Kairo. Bei zwei Anschlägen gegen christliche Kopten sterben mindestens 44 Menschen

Horror und Entsetzen in Ägypten. Mit einem verheerenden Doppelanschlag in Tanta und Alexandria haben zwei Selbstmordattentäter am Sonntag mindestens 44 Menschen mit in den Tod gerissen und mehr als hundert verletzt. Die Terrortat in der voll besetzten Mar-Girgis-Kirche in Tanta, einer Stadt im Nildelta, ereignete sich während des Gottesdienstes am Palmsonntag, mit dem im christlichen Kalender die Karwoche vor Ostern beginnt. Ein Video unmittelbar vor der Explosion zeigt einen Männerchor beim Gesang, als ein lauter Knall zu hören ist und die Bilder abbrechen. Auf Fotos nach dem Anschlag sind eilends mit Papier abgedeckte Leichen zu sehen, blutbespritzte Kalkwände und zerfetzte Kirchenbänke. Nach ersten Erkenntnissen der Ermittler wurde die Bombe in den vorderen Reihen und damit möglichst nahe am Altar gezündet.

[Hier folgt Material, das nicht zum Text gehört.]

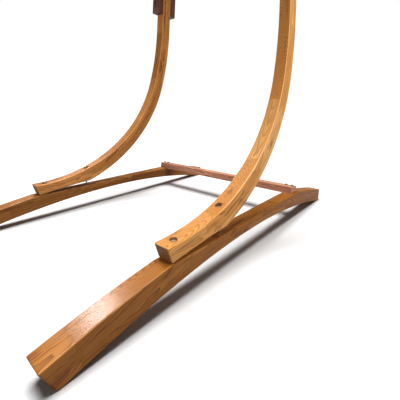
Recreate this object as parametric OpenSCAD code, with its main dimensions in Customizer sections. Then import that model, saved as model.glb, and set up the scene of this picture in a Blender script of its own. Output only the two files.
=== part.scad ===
// Two-arm curved stand for a hammock or a hanging seat, in laminated timber.
// +X is the stand's right side, +Y its back, +Z up. The origin is on the floor, midway along the base.

/* [Stand] */
// Distance between the middles of the two side frames
frame_spacing = 1000; // [800:10:1200]
// Length of a base beam along the floor
base_length = 1620; // [1500:10:1800]
// Height of the arch under a base beam
arch_rise = 88; // [60:2:110]
// Angle of the back ends of the base beams and of the feet from upright
end_undercut = 21; // [15:1:25]
// Angle of the front ends of the base beams from upright
front_undercut = 32; // [20:1:34]
// Depth planed off the underside of the beam ends, so that they stand flat
heel_cut = 5; // [3:0.5:8]

/* [Timber] */
// Width of a base beam
beam_w = 68; // [60:1:80]
// Depth of a base beam
beam_h = 70; // [64:1:84]
// Width of an arm and of its splice plates
arm_w = 64; // [56:1:68]
// Depth of an arm
arm_t = 74; // [66:1:82]
// Radius of the long edges of the crossbars and splice plates
edge_r = 4; // [2:0.5:6]

/* [Arms] */
// Distance from the middle of the base forward to the front of the foot
foot_reach = 482; // [450:1:500]
// Height of the arm's middle line at the front of the foot
foot_height = 140; // [136:1:144]
// Slope of the arm's middle line at the front of the foot
foot_slope = -1.1; // [-3:0.1:0.5]
// Radius of the lower bend
lower_bend_r = 860; // [820:5:920]
// Slope where the lower bend eases off
lower_bend_slope = 74; // [70:1:78]
// Radius of the slack bend behind the seat
back_bend_r = 1800; // [1500:20:2200]
// Slope of the straight stretch that holds the splice
back_slope = 87; // [84:0.5:89]
// Length of arm between the slack bend and the splice's joint
arm_end_straight = 292; // [240:2:340]
// Length of the upper arm between the joint and the top bend
upper_straight = 185; // [180:1:240]
// Radius of the top bend
top_bend_r = 480; // [420:5:560]
// Length of the level tip in front of the top bend
tip_length = 230; // [190:5:300]

/* [Splice] */
// Length of a splice plate
plate_length = 340; // [320:2:350]
// Thickness of a splice plate
plate_t = 50; // [40:1:60]
// Distances of the splice bolts from the joint, on each side
splice_bolt_places = [50, 100];

/* [Crossbars] */
// Thickness of the rear crossbar
rear_bar_t = 38; // [30:1:45]
// Depth of the rear crossbar, from front to back
rear_bar_d = 66; // [56:1:76]
// How far the rear crossbar is let into the base beams
rear_bar_housing = 8; // [4:1:12]
// Distance from the middle of the base back to the middle of the rear crossbar
rear_bar_place = 455; // [420:5:560]
// How far the rear crossbar stops short of the outer faces of the base beams
rear_bar_inset = 14; // [5:1:20]
// Depth of the top crossbeam, from front to back
top_beam_d = 72; // [64:1:90]
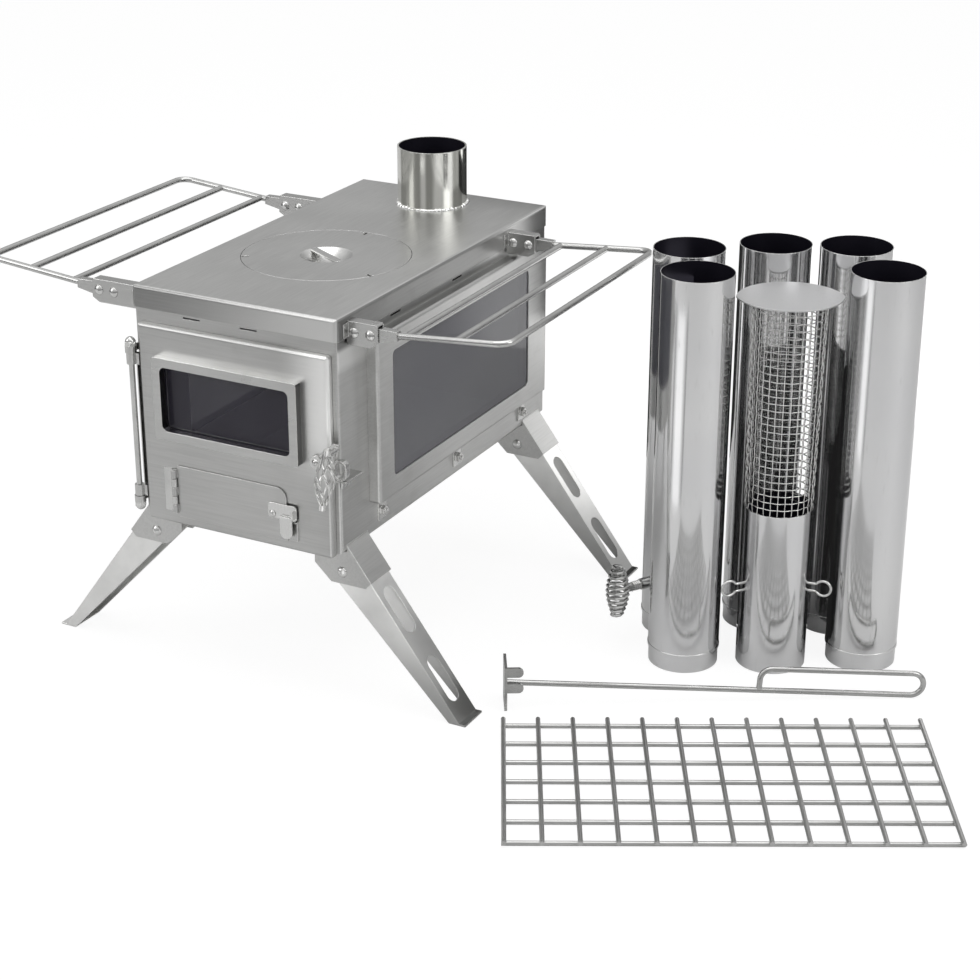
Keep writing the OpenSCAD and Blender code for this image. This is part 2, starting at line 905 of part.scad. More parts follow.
// Folded bracket under the body: two cheeks, a flange on top and a plate that stops the leg
module leg_bracket(y, w) {
    v = leg_web_v + move_gap;
    out = w / 2 + move_gap + bracket_t;
    difference() {
        span_y(y - out, y + out) intersection() {
            difference() {
                polygon([[leg_x - bracket_in, top_z], [leg_x - bracket_in, stand_h - pivot_drop + bracket_side],
                    [leg_x - bracket_low_in, leg_z - bracket_low],
                    [leg_x + bracket_low_out, leg_z - bracket_low],
                    leg_at(plate_down, v + bracket_t), leg_at(-plate_up, v + bracket_t)]);
                rect(0, stand_h, wall_x, top_z + cut);
            }
            rect(0, 0, leg_x + leg_far, stand_h + fold_r + bracket_side);
        }
        span_y(y - out + bracket_t, y + out - bracket_t) intersection() {
            inside_web(v);
            rect(0, 0, leg_x + leg_far, stand_h - bracket_t);
        }
        rod_y(leg_x, leg_z, y - w, y + w, leg_pin_r);
    }
}

module leg_brackets_right() {
    color("silver") for (y = [leg_front_y, leg_back_y]) leg_bracket(y, leg_slim);
}

module leg_brackets_left() {
    color("silver") mirrored() for (y = [leg_front_y, leg_back_y]) leg_bracket(y, leg_wide);
}

// Pivot pins with button heads outside the cheeks
module leg_pin(y, w) {
    out = w / 2 + move_gap + bracket_t;
    rod_y(leg_x, leg_z, y - out, y + out, leg_pin_r);
    for (s = [-1, 1]) translate([leg_x, y + s * out, leg_z]) rotate([-90 * s, 0, 0])
        dome(leg_pin_head_r, leg_pin_head_h);
}

module leg_pins() {
    color("gainsboro") for (y = [leg_front_y, leg_back_y]) {
        leg_pin(y, leg_slim);
        mirrored() leg_pin(y, leg_wide);
    }
}

// Rack of wire, drawn flat from its pivot and then tilted
module rack_pose(x) {
    translate([x, 0, rack_z]) rotate([0, -rack_tilt, 0]) children();
}

module rack(x, more) {
    r = rack_wire / 2;
    y0 = rack_y0 - more;
    y1 = rack_y1 + more;
    rack_pose(x) {
        for (s = [0, 1]) {
            y = s > 0 ? y1 : y0;
            rod_x(y, 0, sleeve_l - rack_wire, rack_reach - rack_corner_r, r);
            translate([rack_reach - rack_corner_r, y, 0]) mirror([0, s, 0]) bend(rack_corner_r, r);
        }
        rod_y(rack_reach, 0, y0 + rack_corner_r, y1 - rack_corner_r, r);
        for (i = [0 : rack_bars - 2])
            rod_y(rack_first + i * (rack_reach - rack_first) / (rack_bars - 1), 0, y0, y1, r);
    }
}

// Tapered sleeves that carry the wire and turn on the rack pins
module rack_sleeves(x, more) {
    rack_pose(x) for (y = [rack_y0 - more, rack_y1 + more]) difference() {
        span_y(y - sleeve_w / 2, y + sleeve_w / 2) {
            circle(sleeve_head_r);
            polygon([[0, -sleeve_head_r], [sleeve_l, -sleeve_end_h / 2],
                [sleeve_l, sleeve_end_h / 2], [0, sleeve_head_r]]);
        }
        rod_y(0, 0, y - sleeve_w, y + sleeve_w, rack_pin_r + run_gap);
        rod_x(y, 0, sleeve_l - rack_wire, sleeve_l + cut, rack_wire / 2);
    }
}

module rack_right() {
    color("gainsboro") rack(rack_x, 0);
}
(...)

Kurze Zeit später explodierte eine weitere Bombe nahe der St.-Markus-Kathedrale in Alexandria, allerdings außerhalb des Gotteshauses. Dieser Anschlag, der mindestens elf Menschen das Leben kostete, darunter mehrere Polizisten, galt offenbar dem koptischen Papst Tawadros II., der die Bischofskirche jedoch kurz zuvor nach Ende der liturgischen Feier verlassen hatte. Das Oberhaupt der Kopten blieb unverletzt. Der Palmengottesdienst erinnert an den Einzug Jesu nach Jerusalem, bei dem ihm die Bewohner huldigten, um ihn wenige Tage später als Gotteslästerer ans Kreuz zu schlagen. Beide Mordtaten, die weltweit Abscheu und Empörung auslösten, sind der bisher schwerste Terrorangriff auf die koptische Minderheit, die etwa zehn Prozent der rund 92 Millionen Einwohner ausmacht. Am Nachmittag bekannte sich der „Islamische Staat“ (IS) über seine Amaq-Website zu den Anschlägen. Er drohte am Abend mit neuer Gewalt gegen Christen; die „Kreuzzügler“ und „Ungläubigen“ würden mit dem Blut ihrer Söhne bezahlen. Staaten der arabischen Welt wie Jordanien, Katar und Bahrain verurteilten die Selbstmordanschläge. Libanons Premierminister Saad Hariri nannte die Tat einen „Angriff auf die Werte aller Religionen“. Ägyptens Präsident Abdel Fattah al-Sisi rief den Nationalen Verteidigungsrat des Landes zusammen und kündigte am Abend einen dreimonatigen Ausnahmezustand an.

Die sunnitische Lehranstalt al-Azhar sprach von einem „widerlichen Verbrechen gegen alle Ägypter, was sämtliche Prinzipien von Menschlichkeit und Zivilisation verhöhnt“.

Außenminister Sigmar Gabriel (SPD) forderte, das Kalkül der Täter, einen Keil in das friedliche Zusammenleben von Menschen unterschiedlicher Glaubensrichtungen zu treiben, dürfe nicht aufgehen. Bundespräsident Frank-Walter Steinmeier hat seine Solidarität mit den koptischen Christen zum Ausdruck gebracht.

Papst Franziskus, der am 28. und 29. April zu einem zweitägigen Besuch in Kairo erwartet wird, übermittelte Tawadros II. sein Beileid. Möge Gott die Herzen derjenigen bekehren, „die Terror, Gewalt und Tod verbreiten“, sagte er beim Mittagsgebet nach dem Palmgottesdienst im Petersdom. Franziskus ist neben dem katholisch-orthodoxen auch der christlich-islamische Dialog ein besonderes Anliegen. Mit seiner geplanten Kairo-Reise erwidert der Pontifex die Visite des obersten sunnitischen Glaubenshüters, Großimam Ahmed al-Tayyeb, im Mai 2016 im Vatikan. Beide Kirchenführer wollen mit ihrem Treffen ein Zeichen setzen gegen Fanatismus und Gewalt in Namen von Religion. Dabei warnt Franziskus jedoch immer wieder vor pauschalen Urteilen über den Islam. Die Gewalt werde von einzelnen Extremistengruppen verübt und dürfe keinesfalls der gesamten Religion zugerechnet werden, sagte er.